As we see from the table, the logical operations are AND, OR, NOT, NAND, NOR, XOR, A Not, B Not etc. The arithmetic operations are ADD, Subtract, Shift, 2's complement, compare, Double, etc. There are few bizarre functions too which are rarely used. The functions and logic in the table is an example of what an ALU is. In the microprocessor era, 74181 is not in use. ALU is in-built in the microprocessor. The p, g and C_{out} outputs are intended to allow k-copies of the 74181 to be combined either using ripple-carry propagation or carry look ahead to form 4k bit ALU. This ALU is expandable to more word width by cascading and is shown in figure 11.3. AMD 2901 is a microprocessor-based 4-bit bit-sliced cascadable ALU. This supports 3 arithmetic and 5 logical functions.

**ALU Expansion**

ALU of size **m** can easily be expanded to handle operands of size **n = km** or any word size **n > m** and is done in two ways.

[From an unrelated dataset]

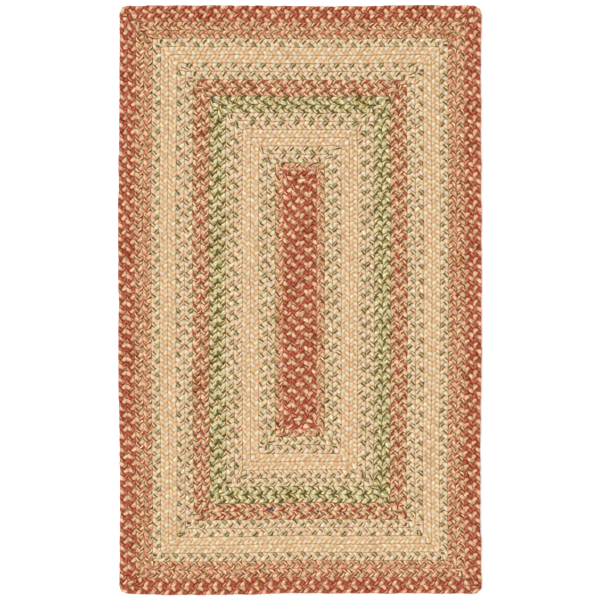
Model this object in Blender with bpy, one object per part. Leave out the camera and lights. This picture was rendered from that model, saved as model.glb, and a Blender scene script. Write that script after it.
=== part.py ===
"""Braided rug: twenty-two rounds of flat three-strand braid, each joined end to end into a closed
rounded rectangle and laced flat against the round inside it.

Units are metres. +Z is up, +Y runs along the rug, and the origin is on the floor under its middle.
"""

import math

import bmesh
import bpy

# Driving dimensions
ROUNDS = 22
BRAID_PITCH = 0.021  # from one braid's middle to the next one's
BRAID_GAP = 0.0003  # between two rounds, where the lacing draws them together
CORE_HALF = 0.2865  # half the length of the line that the first round is folded along
THICKNESS = 0.011
TURN_RADIUS = 0.006  # how tightly a braid turns each corner
RIM_RADIUS = 0.016  # the wider outer turn of the outermost round
TURN_STEPS = 3  # edges around a corner

HALF_WIDTH = ROUNDS * BRAID_PITCH
HALF_LENGTH = CORE_HALF + ROUNDS * BRAID_PITCH
BRAID_HALF = (BRAID_PITCH - BRAID_GAP) / 2
SLIT_SHARE = 0.4  # a turn's radius on the narrow loops at the core, as a share of their half width
CREASE_DEGREES = 50  # faces that meet more sharply than this keep a crease

# One side of the braid's cross-section, from the underside up to the middle of the top: how far each
# point stands from the braid's middle and from the floor. The ridge is the crown of one plait column.
HALF_SECTION = (
    # out, up
    (0.0072, 0.0),  # edge of the flat underside
    (BRAID_HALF, 0.0030),  # lower side
    (BRAID_HALF, 0.0078),  # upper side
    (0.0084, 0.0102),  # shoulder
    (0.0052, THICKNESS),  # ridge
)
MIDDLE_DIP = 0.0098  # height of the shallow furrow between the two plait columns

# How far hand lacing has drawn the edges out of a true rectangle, outwards from the middle. An inner
# round has its share of it. The first column is the place along the edge.
SIDE_DRIFT = (
    # y, left edge, right edge
    (-0.75, -0.0020, 0.0010),
    (-0.60, -0.0035, -0.0015),
    (-0.40, -0.0035, -0.0040),
    (-0.20, 0.0010, 0.0000),
    (0.00, 0.0000, 0.0005),
    (0.20, 0.0020, 0.0000),
    (0.40, -0.0010, -0.0015),
    (0.60, -0.0030, -0.0020),
    (0.75, -0.0020, 0.0010),
)
END_DRIFT = (
    # x, near end, far end
    (-0.47, 0.0000, 0.0000),
    (-0.30, 0.0035, 0.0010),
    (-0.15, 0.0020, 0.0010),
    (0.00, -0.0020, -0.0010),
    (0.15, -0.0005, -0.0010),
    (0.30, -0.0015, 0.0020),
    (0.47, 0.0000, 0.0000),
)
STATION_MARGIN = 0.007  # a drift station nearer a corner than this lies in the turn and is left out

# The colour bands, from the core out to the rim.
BANDS = (
    # yarn, rounds
    ("rust", 2),
    ("mixed", 1),
    ("flecked", 2),
    ("cream", 2),
    ("flecked", 2),
    ("green", 2),
    ("red", 2),
    ("flecked", 2),
    ("cream", 2),
    ("flecked", 1),
    ("mixed", 2),
    ("rust", 2),
)
YARN_COLOURS = {
    # linear red, green and blue of each braid seen from a few steps away
    "rust": (0.52, 0.20, 0.11),
    "mixed": (0.50, 0.30, 0.17),
    "flecked": (0.56, 0.44, 0.27),
    "cream": (0.78, 0.62, 0.42),
    "green": (0.30, 0.26, 0.12),
    "red": (0.50, 0.24, 0.14),
}
YARN_ROUGHNESS = 0.9


def remove_scene_objects():
    for thing in list(bpy.data.objects):
        bpy.data.objects.remove(thing)


def yarn_material(name):
    material = bpy.data.materials.new(f"{name}_braid")
    material.use_nodes = True
    shader = material.node_tree.nodes["Principled BSDF"]
    shader.inputs["Base Color"].default_value = (*YARN_COLOURS[name], 1.0)
    shader.inputs["Roughness"].default_value = YARN_ROUGHNESS
    shader.inputs["Metallic"].default_value = 0.0
    return material


def drift(table, place, column):
    """The offset at a place along an edge, on straight lines between the table's rows."""
    for near, far in zip(table, table[1:]):
        if place <= far[0]:
            share = (place - near[0]) / (far[0] - near[0])
            return near[column] + share * (far[column] - near[column])
    return table[-1][column]


def laced(x, y):
    """Where a point of the true rectangle lies once the edges have drifted."""
    side = drift(SIDE_DRIFT, y, 1 if x < 0 else 2)
    end = drift(END_DRIFT, x, 1 if y < 0 else 2)
    return x * (1 + side / HALF_WIDTH), y * (1 + end / HALF_LENGTH)


def corner(centre_x, centre_y, radius, start):
    """Points around one corner, anticlockwise from the angle start."""
    steps = (start + math.pi / 2 * i / TURN_STEPS for i in range(TURN_STEPS + 1))
    return [(centre_x + radius * math.cos(a), centre_y + radius * math.sin(a)) for a in steps]


def round_outline(half_x, half_y, radius, side_stations, end_stations):
    """A rounded rectangle, anticlockwise from its right-hand side, with a point at each station."""
    inner_x, inner_y = half_x - radius, half_y - radius
    return [
        *((half_x, y) for y in side_stations),
        *corner(inner_x, inner_y, radius, 0.0),
        *((x, half_y) for x in reversed(end_stations)),
        *corner(-inner_x, inner_y, radius, math.pi / 2),
        *((-half_x, y) for y in reversed(side_stations)),
        *corner(-inner_x, -inner_y, radius, math.pi),
        *((x, -half_y) for x in end_stations),
        *corner(inner_x, -inner_y, radius, 1.5 * math.pi),
    ]


def braid_section():
    """The whole cross-section, anticlockwise from the inner edge of the underside."""
    outer = list(HALF_SECTION)
    inner = [(-out, up) for out, up in reversed(HALF_SECTION)]
    return [*outer, (0.0, MIDDLE_DIP), *inner]


def turn_radius(number, out, half_x):
    """A braid's turn, wider on the outside of the rim and no wider than the core's loops allow."""
    radius = TURN_RADIUS
    if number == ROUNDS and out > 0:
        radius += (RIM_RADIUS - TURN_RADIUS) * out / BRAID_HALF
    return min(radius, SLIT_SHARE * half_x)


def stations(table, reach):
    return [row[0] for row in table if abs(row[0]) < reach - STATION_MARGIN]


def braid_round(number, material):
    """One closed braid: its cross-section's points each drawn round the rectangle and bridged."""
    middle_x = (number - 0.5) * BRAID_PITCH
    middle_y = CORE_HALF + middle_x
    side_stations = stations(SIDE_DRIFT, middle_y - BRAID_HALF)
    end_stations = stations(END_DRIFT, middle_x - BRAID_HALF)
    mesh_maker = bmesh.new()
    loops = []
    for out, up in braid_section():
        half_x, half_y = middle_x + out, middle_y + out
        radius = turn_radius(number, out, half_x)
        outline = round_outline(half_x, half_y, radius, side_stations, end_stations)
        verts = [mesh_maker.verts.new((*laced(x, y), up)) for x, y in outline]
        loops.append([mesh_maker.edges.new(pair) for pair in zip(verts, verts[1:] + verts[:1])])
    for near, far in zip(loops, loops[1:] + loops[:1]):
        bmesh.ops.bridge_loops(mesh_maker, edges=near + far)
    bmesh.ops.recalc_face_normals(mesh_maker, faces=mesh_maker.faces)
    mesh = bpy.data.meshes.new(f"round_{number:02d}")
    mesh_maker.to_mesh(mesh)
    mesh_maker.free()
    mesh.materials.append(material)
    mesh.shade_smooth()
    mesh.set_sharp_from_angle(angle=math.radians(CREASE_DEGREES))
    braid = bpy.data.objects.new(f"round_{number:02d}", mesh)
    bpy.context.scene.collection.objects.link(braid)
    return braid


def main():
    remove_scene_objects()
    materials = {name: yarn_material(name) for name in YARN_COLOURS}
    yarns = [yarn for yarn, rounds in BANDS for _ in range(rounds)]
    rug = bpy.data.objects.new("braided_rug", None)
    bpy.context.scene.collection.objects.link(rug)
    for number, yarn in enumerate(yarns, start=1):
        braid_round(number, materials[yarn]).parent = rug


main()
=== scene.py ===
import math

import bmesh
import bpy
import numpy as np
from mathutils import Matrix, Vector


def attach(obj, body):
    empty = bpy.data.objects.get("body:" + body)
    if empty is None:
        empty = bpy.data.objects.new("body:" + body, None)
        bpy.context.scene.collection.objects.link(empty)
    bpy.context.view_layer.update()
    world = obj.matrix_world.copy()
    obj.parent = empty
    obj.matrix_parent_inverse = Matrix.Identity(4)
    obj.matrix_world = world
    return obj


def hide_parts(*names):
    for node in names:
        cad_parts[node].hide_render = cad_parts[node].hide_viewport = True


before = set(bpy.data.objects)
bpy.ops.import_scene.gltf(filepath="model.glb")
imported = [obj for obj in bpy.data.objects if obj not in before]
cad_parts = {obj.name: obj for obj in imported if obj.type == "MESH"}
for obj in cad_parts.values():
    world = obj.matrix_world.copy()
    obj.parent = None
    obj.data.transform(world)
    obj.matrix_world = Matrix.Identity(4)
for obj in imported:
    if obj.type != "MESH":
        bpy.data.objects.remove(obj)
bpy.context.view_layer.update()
scene = bpy.context.scene

# ---- Rust braids: the core and the rim ---------------------------------------------------------
# The rug is flat three-strand plaits of soft wool-blend yarn, each joined end to end into a round
# and laced against the round inside it. In the rust ones a tan strand, a brick red strand and a red
# strand with a few tan yarns cross. The plait, its bend and its yarns are worked out here.

# The plait, as one repeat along +X, before each round stretches it to its own count.
REPEAT = 0.037
STRANDS = 3
STEPS = 12  # from ring to ring along one strand
SWING = 0.0078  # how far a strand's middle goes to each side, where it folds back
STRAIGHTNESS = 0.97  # from 0, a wave, to 1, a zigzag
LIFT = 0.0029  # how far a strand's middle goes up and down
STRAND_WIDTH = 0.0100
STRAND_HEIGHT = 0.0052
SECTION = (
    # across, up, how far round the strand: three points on top, two below
    (1.0, 0.0, 0.0),
    (0.86, 0.84, 0.125),
    (0.0, 1.0, 0.25),
    (-0.86, 0.84, 0.375),
    (-1.0, 0.0, 0.5),
    (-0.62, -0.9, 0.66),
    (0.62, -0.9, 0.84),
)
BULGE = 0.05  # a strand is fatter where it shows and thinner where others press on it
EDGE_TALL = 0.45  # how much taller it is where it folds back at the side of the plait
RISE_LEAD = math.radians(30)  # how early it has come up there
TILT = math.radians(12)  # how far it leans, like a shingle, on the next strand of its column
TILT_LAG = math.radians(25)  # how far past the plait's middle it starts to lean the other way
ROLL_TURNS = ((10, 80), (190, 260))  # where, in degrees of the repeat, a strand rolls half over
ROLL_START = 0.02  # how far it has rolled at the start, as a share of a turn
REPEAT_WELD = 0.00001  # points nearer than this, where two repeats meet, become one
YARN_MAP = "yarn"


def smooth_ramp(value, low, high):
    """How far a value is from low to high, with a soft start and end."""
    share = min(max((value - low) / (high - low), 0.0), 1.0)
    return share * share * (3 - 2 * share)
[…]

**Spatial expansion (bit sliced ALU)**: Connect **k**-copies of **m**-bit ALU in the manner of a ripple carry adder to form a single ALU capable of processing **km** bit words directly. The resulting circuit is said to be bit sliced because each block of ALU concurrently processes a separate "slice" of **m** bits from each of the **km** bit operands.

**Temporal Expansion (Multi-cycle ALU)**: Use one copy of **m**-bit ALU chip to perform operations on **km**-bit words in **k** consecutive steps i.e. **k** clock cycles. In each step, the ALU processes a separate **m** bit slice of each operand. Hence this processing is called multi-cycle.

The hardware cost of bit sliced ALU is directly proportional to the number of slices **k**, while the CPI per instruction remains the same. In multi-cycle ALU the performance is inversely proportional to **k** (here **k** refers to cycles) but the amount of hardware required remains constant. Multi-cycle ALU must be controlled by a micro-programmed control unit.